• [REQUIRED TASK] In the entries below, which lines run from the one containing "front_shell();" to the one containing "before = set(bpy.data.objects)"? Copy exactly those lines, ends included, and no others.

• [DATA PROVIDED]
____

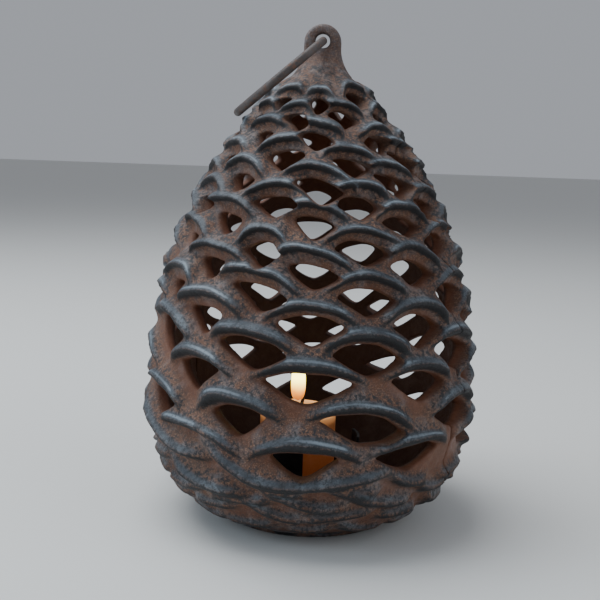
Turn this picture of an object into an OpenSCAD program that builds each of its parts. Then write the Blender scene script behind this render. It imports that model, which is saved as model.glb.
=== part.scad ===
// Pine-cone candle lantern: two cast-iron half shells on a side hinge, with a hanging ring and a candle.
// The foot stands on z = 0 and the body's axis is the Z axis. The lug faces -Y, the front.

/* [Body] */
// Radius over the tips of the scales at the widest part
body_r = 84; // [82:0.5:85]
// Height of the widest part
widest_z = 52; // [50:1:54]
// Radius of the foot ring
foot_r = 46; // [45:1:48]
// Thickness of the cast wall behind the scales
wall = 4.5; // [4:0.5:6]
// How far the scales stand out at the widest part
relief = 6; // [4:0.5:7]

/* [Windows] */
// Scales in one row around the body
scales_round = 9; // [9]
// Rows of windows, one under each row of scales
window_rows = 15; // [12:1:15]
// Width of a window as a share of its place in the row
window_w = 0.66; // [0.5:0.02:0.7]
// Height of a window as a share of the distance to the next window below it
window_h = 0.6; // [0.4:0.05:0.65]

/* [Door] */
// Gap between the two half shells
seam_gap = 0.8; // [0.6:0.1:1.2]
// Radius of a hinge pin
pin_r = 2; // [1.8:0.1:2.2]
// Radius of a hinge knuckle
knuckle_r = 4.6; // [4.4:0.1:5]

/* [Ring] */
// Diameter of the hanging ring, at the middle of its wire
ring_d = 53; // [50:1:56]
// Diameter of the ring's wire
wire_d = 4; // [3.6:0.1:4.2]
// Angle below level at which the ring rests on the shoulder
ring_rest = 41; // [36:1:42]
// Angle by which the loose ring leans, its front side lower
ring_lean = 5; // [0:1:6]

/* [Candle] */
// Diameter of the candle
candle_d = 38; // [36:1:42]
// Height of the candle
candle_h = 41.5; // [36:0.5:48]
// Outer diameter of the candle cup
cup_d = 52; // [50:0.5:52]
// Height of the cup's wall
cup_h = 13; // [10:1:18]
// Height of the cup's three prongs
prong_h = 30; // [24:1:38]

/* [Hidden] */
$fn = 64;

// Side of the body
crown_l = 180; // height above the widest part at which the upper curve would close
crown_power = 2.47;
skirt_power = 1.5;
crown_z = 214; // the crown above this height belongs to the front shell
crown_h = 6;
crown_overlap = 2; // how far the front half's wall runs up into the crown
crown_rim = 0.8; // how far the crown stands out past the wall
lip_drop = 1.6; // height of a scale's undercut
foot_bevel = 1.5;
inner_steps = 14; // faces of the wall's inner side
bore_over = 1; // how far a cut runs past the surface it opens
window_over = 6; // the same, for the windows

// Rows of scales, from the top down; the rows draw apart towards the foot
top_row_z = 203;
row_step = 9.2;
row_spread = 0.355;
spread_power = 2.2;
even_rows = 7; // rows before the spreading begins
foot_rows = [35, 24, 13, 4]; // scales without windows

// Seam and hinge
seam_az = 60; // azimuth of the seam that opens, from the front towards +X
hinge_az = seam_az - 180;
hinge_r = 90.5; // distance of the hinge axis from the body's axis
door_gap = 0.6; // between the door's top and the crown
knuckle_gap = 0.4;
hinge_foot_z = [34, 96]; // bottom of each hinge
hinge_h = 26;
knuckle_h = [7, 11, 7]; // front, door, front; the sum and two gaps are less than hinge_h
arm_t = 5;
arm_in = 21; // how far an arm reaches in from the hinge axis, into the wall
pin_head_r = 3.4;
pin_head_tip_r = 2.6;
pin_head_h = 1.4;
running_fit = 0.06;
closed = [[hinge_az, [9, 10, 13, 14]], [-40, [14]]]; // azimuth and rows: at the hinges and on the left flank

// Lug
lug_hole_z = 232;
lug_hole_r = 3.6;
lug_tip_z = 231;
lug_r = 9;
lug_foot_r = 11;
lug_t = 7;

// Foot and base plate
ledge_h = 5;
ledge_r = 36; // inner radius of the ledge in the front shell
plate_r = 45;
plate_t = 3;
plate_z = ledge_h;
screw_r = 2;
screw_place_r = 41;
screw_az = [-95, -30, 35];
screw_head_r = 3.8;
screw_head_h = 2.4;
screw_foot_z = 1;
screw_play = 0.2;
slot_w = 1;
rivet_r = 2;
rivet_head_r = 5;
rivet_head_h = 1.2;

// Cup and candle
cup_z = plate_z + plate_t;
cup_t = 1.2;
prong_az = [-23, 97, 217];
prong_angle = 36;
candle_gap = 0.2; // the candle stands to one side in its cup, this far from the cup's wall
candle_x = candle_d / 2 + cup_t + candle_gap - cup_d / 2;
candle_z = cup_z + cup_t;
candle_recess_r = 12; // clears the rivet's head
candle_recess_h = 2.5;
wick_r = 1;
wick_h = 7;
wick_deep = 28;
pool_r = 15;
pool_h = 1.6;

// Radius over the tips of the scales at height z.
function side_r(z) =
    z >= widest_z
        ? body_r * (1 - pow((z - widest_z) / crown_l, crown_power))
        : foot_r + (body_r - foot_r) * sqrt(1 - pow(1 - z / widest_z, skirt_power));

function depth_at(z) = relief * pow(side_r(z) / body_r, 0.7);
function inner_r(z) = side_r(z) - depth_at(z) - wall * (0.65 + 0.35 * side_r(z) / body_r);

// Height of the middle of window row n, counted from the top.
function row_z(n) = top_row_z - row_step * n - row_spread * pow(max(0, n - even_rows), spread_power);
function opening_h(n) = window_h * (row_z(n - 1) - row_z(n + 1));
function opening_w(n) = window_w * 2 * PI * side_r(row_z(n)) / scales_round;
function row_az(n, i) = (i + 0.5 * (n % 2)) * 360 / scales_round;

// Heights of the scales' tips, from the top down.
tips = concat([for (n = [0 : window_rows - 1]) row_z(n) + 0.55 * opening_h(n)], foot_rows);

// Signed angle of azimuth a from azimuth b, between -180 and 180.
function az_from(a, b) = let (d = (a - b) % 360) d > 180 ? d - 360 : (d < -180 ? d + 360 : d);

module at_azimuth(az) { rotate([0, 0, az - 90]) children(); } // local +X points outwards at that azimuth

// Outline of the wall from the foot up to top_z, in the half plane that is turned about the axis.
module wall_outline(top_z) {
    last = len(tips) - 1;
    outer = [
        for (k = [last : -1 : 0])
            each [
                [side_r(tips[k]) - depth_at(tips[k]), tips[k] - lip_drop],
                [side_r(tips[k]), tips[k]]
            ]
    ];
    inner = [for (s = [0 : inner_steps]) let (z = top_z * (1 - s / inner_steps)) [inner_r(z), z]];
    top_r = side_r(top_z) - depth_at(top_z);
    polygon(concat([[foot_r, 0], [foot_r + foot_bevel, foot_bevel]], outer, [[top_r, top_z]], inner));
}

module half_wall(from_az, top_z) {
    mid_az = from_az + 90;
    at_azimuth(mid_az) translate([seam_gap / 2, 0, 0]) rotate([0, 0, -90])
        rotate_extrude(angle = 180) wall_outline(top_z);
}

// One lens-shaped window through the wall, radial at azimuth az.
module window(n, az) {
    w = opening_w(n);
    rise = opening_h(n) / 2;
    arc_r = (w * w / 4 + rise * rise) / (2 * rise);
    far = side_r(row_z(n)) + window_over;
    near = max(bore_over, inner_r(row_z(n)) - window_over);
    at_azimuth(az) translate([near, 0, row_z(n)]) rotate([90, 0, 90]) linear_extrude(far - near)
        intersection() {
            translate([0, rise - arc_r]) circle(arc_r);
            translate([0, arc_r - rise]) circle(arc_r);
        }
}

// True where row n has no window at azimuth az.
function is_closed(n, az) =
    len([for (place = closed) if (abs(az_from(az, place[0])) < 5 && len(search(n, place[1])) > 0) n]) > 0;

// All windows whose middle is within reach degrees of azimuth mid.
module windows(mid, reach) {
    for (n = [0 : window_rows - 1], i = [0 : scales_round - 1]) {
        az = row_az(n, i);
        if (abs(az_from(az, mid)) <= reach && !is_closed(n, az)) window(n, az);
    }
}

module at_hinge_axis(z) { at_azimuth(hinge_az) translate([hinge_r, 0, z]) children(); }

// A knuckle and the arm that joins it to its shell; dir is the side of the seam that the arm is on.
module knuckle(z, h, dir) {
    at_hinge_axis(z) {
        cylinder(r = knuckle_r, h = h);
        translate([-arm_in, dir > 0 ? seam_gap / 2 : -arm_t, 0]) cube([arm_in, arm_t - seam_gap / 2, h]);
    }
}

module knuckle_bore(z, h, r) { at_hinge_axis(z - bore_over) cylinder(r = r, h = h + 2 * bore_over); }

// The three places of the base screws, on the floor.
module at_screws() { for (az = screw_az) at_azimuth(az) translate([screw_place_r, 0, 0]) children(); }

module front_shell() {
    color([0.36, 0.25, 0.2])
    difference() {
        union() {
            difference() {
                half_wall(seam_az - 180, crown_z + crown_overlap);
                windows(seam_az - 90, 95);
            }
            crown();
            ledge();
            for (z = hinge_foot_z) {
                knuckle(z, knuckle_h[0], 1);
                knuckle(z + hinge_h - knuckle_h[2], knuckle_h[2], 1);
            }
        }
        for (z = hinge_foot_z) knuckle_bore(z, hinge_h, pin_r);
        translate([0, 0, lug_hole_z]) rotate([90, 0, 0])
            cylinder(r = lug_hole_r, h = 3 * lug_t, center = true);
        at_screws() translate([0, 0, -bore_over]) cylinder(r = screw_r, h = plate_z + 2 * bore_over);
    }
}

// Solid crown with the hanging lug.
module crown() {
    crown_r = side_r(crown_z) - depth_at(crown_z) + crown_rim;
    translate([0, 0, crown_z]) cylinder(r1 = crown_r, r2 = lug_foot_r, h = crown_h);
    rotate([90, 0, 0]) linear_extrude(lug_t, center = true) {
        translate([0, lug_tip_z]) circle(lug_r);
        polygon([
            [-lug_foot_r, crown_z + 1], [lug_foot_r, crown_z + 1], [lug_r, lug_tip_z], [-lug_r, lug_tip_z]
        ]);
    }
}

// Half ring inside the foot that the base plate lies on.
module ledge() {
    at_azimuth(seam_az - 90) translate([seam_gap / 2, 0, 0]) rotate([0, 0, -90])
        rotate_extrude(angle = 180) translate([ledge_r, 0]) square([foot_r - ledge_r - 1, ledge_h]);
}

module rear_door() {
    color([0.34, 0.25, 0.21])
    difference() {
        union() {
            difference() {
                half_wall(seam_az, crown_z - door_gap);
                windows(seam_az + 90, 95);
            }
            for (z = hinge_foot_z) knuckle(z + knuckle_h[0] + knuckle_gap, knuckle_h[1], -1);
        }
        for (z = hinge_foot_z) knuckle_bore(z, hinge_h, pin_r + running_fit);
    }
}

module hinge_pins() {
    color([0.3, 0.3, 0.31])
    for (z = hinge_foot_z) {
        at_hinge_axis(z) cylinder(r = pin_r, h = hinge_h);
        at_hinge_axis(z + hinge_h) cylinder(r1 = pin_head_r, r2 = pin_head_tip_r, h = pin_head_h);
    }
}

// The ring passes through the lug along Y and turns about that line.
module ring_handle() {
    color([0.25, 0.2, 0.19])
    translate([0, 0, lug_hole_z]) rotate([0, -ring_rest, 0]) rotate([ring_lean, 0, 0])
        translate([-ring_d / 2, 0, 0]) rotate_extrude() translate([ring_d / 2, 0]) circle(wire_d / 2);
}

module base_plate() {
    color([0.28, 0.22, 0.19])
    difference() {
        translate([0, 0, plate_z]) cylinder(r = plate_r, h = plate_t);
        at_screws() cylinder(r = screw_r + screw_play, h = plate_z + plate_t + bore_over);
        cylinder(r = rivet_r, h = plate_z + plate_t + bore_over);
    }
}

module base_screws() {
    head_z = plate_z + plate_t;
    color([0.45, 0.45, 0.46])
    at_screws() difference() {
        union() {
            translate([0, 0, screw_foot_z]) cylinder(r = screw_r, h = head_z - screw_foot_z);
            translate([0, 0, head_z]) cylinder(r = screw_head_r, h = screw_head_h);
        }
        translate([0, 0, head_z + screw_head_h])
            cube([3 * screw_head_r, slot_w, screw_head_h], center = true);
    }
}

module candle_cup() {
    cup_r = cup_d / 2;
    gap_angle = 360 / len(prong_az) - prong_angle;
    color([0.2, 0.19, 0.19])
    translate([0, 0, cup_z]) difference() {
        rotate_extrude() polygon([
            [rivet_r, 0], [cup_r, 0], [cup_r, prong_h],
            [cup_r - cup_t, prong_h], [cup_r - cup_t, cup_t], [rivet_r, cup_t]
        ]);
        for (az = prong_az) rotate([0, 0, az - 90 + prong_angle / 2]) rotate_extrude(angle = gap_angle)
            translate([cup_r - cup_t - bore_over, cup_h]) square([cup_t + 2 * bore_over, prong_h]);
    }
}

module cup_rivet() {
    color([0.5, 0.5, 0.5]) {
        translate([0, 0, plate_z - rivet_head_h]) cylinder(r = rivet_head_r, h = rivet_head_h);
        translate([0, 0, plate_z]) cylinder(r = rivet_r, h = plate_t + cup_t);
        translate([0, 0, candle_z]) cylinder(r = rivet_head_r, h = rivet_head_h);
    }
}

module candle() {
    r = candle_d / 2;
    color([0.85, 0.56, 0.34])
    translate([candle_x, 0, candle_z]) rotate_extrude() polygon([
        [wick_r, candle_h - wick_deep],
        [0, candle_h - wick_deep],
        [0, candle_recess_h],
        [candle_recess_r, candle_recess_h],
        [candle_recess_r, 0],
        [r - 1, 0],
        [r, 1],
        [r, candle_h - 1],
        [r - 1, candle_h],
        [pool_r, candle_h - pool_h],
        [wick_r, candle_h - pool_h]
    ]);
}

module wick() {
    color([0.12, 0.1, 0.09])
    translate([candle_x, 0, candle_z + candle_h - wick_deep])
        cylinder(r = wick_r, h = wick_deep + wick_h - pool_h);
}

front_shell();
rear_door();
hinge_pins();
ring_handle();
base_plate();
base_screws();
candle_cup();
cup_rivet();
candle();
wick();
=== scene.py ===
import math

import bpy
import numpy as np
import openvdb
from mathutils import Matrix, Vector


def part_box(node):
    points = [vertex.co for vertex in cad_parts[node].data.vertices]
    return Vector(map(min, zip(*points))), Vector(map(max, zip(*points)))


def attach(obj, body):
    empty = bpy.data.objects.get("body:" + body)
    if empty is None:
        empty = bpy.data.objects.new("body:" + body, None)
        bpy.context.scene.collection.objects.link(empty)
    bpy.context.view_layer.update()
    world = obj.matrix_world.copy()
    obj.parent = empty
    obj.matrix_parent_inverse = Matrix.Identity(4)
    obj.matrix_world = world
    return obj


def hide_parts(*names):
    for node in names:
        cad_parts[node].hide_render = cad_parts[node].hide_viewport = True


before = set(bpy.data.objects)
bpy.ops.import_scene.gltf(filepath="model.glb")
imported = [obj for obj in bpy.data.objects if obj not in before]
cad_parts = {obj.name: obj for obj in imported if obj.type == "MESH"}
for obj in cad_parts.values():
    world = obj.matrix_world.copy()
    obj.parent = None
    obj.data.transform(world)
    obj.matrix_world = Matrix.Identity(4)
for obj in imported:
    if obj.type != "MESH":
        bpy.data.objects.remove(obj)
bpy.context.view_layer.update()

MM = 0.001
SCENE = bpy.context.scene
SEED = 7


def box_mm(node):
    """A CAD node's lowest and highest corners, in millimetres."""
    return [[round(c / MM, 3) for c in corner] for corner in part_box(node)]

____

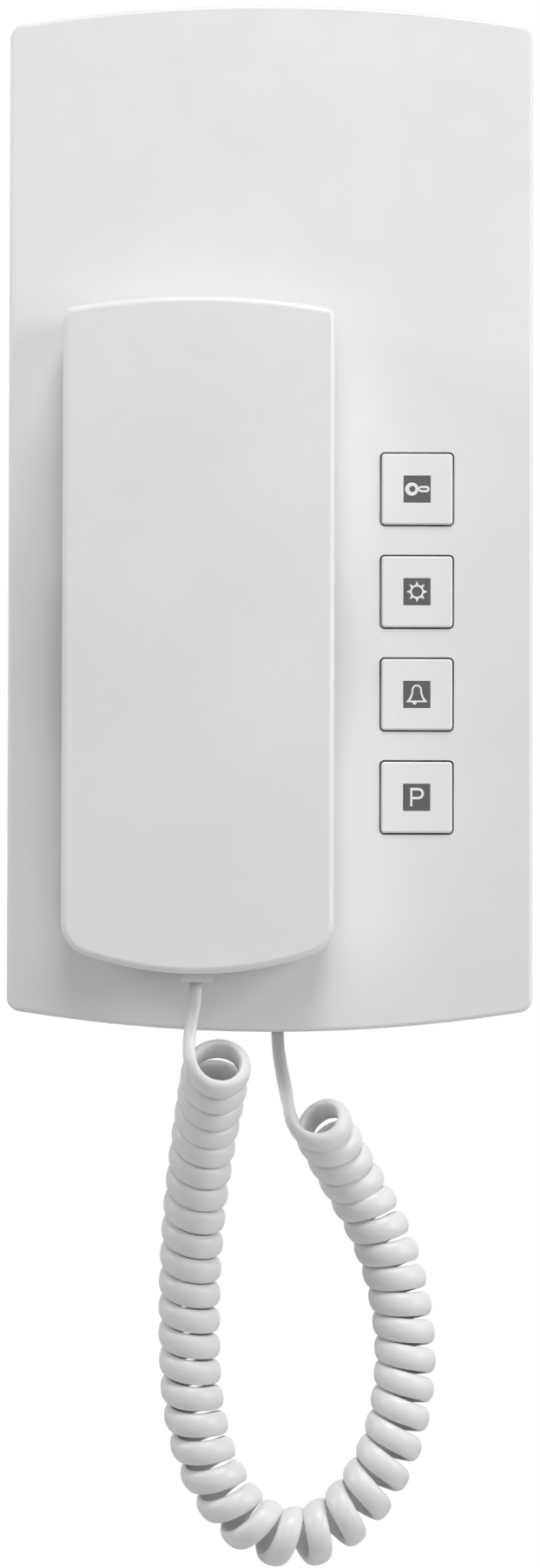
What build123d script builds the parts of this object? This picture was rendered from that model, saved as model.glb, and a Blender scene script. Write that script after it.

____

• [WRITTEN ANSWER]
front_shell();
rear_door();
hinge_pins();
ring_handle();
base_plate();
base_screws();
candle_cup();
cup_rivet();
candle();
wick();
=== scene.py ===
import math

import bpy
import numpy as np
import openvdb
from mathutils import Matrix, Vector


def part_box(node):
    points = [vertex.co for vertex in cad_parts[node].data.vertices]
    return Vector(map(min, zip(*points))), Vector(map(max, zip(*points)))


def attach(obj, body):
    empty = bpy.data.objects.get("body:" + body)
    if empty is None:
        empty = bpy.data.objects.new("body:" + body, None)
        bpy.context.scene.collection.objects.link(empty)
    bpy.context.view_layer.update()
    world = obj.matrix_world.copy()
    obj.parent = empty
    obj.matrix_parent_inverse = Matrix.Identity(4)
    obj.matrix_world = world
    return obj


def hide_parts(*names):
    for node in names:
        cad_parts[node].hide_render = cad_parts[node].hide_viewport = True


before = set(bpy.data.objects)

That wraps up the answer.